5月30日、日本政府は中国と、日本産水産物の輸入再開に関する技術的合意に達したと公表した。この合意は、2023年8月の東京電力福島第一原発の処理水海洋放出開始に伴い、中国が日本産水産物の輸入を全面的に停止して以来、約2年ぶりの進展である。輸出関連施設の登録手続きが完了次第、日本産水産物の対中輸出が再開される予定である。
この動きは、単なる経済的判断を超え、中国の政治的戦略の一環として注目される。なぜこの時期に中国は輸入再開を決断したのか。背景には、国際政治の動向、特に米トランプ政権の保護主義政策と日米関係への影響を活用する意図が潜んでいると考えられる。

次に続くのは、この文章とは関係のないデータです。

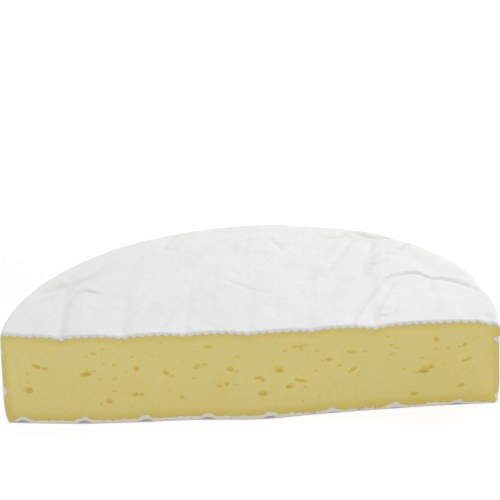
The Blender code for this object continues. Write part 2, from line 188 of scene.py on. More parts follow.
def of_one(operation):
    return lambda self: self.work(operation, self)


def of_two(operation):
    return lambda self, other: self.work(operation, self, other)


def turned_round(operation):
    """The same for a value on the right of its operator."""
    return lambda self, other: self.work(operation, other, self)


class Value:
    """A socket of a node tree. Sums and products on it add the nodes that work them out."""

    def __init__(self, tree, socket):
        self.tree = tree
        self.socket = socket

    def is_vector(self):
        return self.socket.type in {"VECTOR", "RGBA"}

    def work(self, operation, *terms):
        """An operation on its terms, of vectors where this value is one."""
        kind = "ShaderNodeVectorMath" if self.is_vector() else "ShaderNodeMath"
        return self.tree.add(kind, {"operation": operation}, dict(enumerate(terms)))

    __add__ = __radd__ = of_two("ADD")
    __sub__ = of_two("SUBTRACT")
    __rsub__ = turned_round("SUBTRACT")
    __truediv__ = of_two("DIVIDE")
    __rtruediv__ = turned_round("DIVIDE")
    __pow__ = of_two("POWER")
    __gt__ = of_two("GREATER_THAN")
    __lt__ = of_two("LESS_THAN")
    __abs__ = of_one("ABSOLUTE")
    sin = of_one("SINE")
    cos = of_one("COSINE")
    exp = of_one("EXPONENT")
    sqrt = of_one("SQRT")
    sign = of_one("SIGN")
    at_least = of_two("MAXIMUM")
    at_most = of_two("MINIMUM")

    def __mul__(self, other):
        by_number = not isinstance(other, tuple) and not (isinstance(other, Value) and other.is_vector())
        if self.is_vector() and by_number:
            return self.tree.add("ShaderNodeVectorMath", {"operation": "SCALE"}, {0: self, "Scale": other})
        return self.work("MULTIPLY", self, other)

    __rmul__ = __mul__

    def __neg__(self):
        return self * -1.0

    def dot(self, other):
        return self.work("DOT_PRODUCT", self, other).other("Value")

    def wrapped(self, half):
        """The value brought into -half to half by whole turns of twice half."""
        return self.work("WRAP", self, half, -half)

    def eased(self, low, high):
        """0 below low, 1 above high, and smooth between them."""
        return self.tree.add("ShaderNodeMapRange", {"interpolation_type": "SMOOTHSTEP"},
                             {"Value": self, "From Min": low, "From Max": high, "To Min": 0.0, "To Max": 1.0})

    def hump(self, half_width):
        """1 at zero, falling away to both sides as a bell of that half width."""
        share = self / half_width
        return (-(share * share)).exp()

    def as_number(self):
        """The brightness of a grey colour."""
        return self.tree.add("ShaderNodeMath", {"operation": "ADD"}, {0: self, 1: 0.0})

    def other(self, name):
        """Another output of the node that made this value."""
        return Value(self.tree, self.socket.node.outputs[name])

    def parts(self):
        split = self.tree.add("ShaderNodeSeparateXYZ", {}, {0: self})
        return split, split.other("Y"), split.other("Z")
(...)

トランプ大統領の再選後、米国は保護主義的な経済政策をさらに推し進めている。「アメリカ・ファースト」を掲げるトランプ政権は、高関税政策、いわゆる「トランプ関税」を積極的に展開。これにより、欧州やアジアの同盟国を含む各国が経済的混乱に直面している。
特に日本に対しては、自動車や工業製品への関税引き上げや相互関税の導入を匂わせ、日米間の経済的緊張が高まっている。トランプ氏は日本の対米貿易黒字を問題視し、さらなる譲歩を求める姿勢を示しており、日米関係の経済的基盤に不安定要素が生じている。この状況は、中国にとって日本との関係強化の好機をもたらす。
中国は、米国との対立が続く中、日米同盟の結束を弱めることで、対中抑止の枠組みを揺さぶることを狙っている。日本産水産物の輸入再開は、日本に経済的恩恵を与えることで両国関係の改善を演出し、日本を米国から遠ざける一歩となり得る。中国はこれまでにも経済的誘因を外交戦略として活用してきた歴史があり、今回の措置もその一環とみなせる。
日米同盟は、アジア太平洋地域での中国の影響力拡大を抑制する重要な柱である。しかし、トランプ政権の保護主義的圧力が日本にかかる中、中国は日本との関係強化を通じて、この同盟に亀裂を生じさせようとしている。輸入再開は、日本にとって経済的利益が大きく、特に水産業や地方経済への好影響が期待される。これにより、日本国内で対中関係改善を求める声が強まる可能性がある。さらに、中国は東アジアでの地域的影響力の拡大も目指している。
日本産水産物の輸入再開は、ASEAN諸国や韓国など他のアジア諸国へのシグナルともなる。中国が日本との経済協力を進める姿勢を示すことで、地域内の対中包囲網を緩和し、経済的結びつきを強化する意図がある。これは、米国が進めるインド太平洋戦略への対抗措置としても機能する。
日本政府は今回の合意を歓迎しているようだが、中国の政治的意図を慎重に評価する必要がある。輸入再開は水産業にとって好機だが、過度な対中依存はリスクを伴う。中国が日本産水産物の輸入を再開する背景には、トランプ政権の保護主義による日米間の緊張を利用し、日米同盟の結束を弱める戦略があると推測される。経済的恩恵を通じて日本に接近し、地域での影響力を拡大する狙いは、中国の長期的な地政学的目標と一致する。
日本は、経済的機会を活用しつつ、中国の意図を冷静に分析する必要がある。地政学的リスクを考慮しつつ、バランスの取れた戦略を構築することが求められる。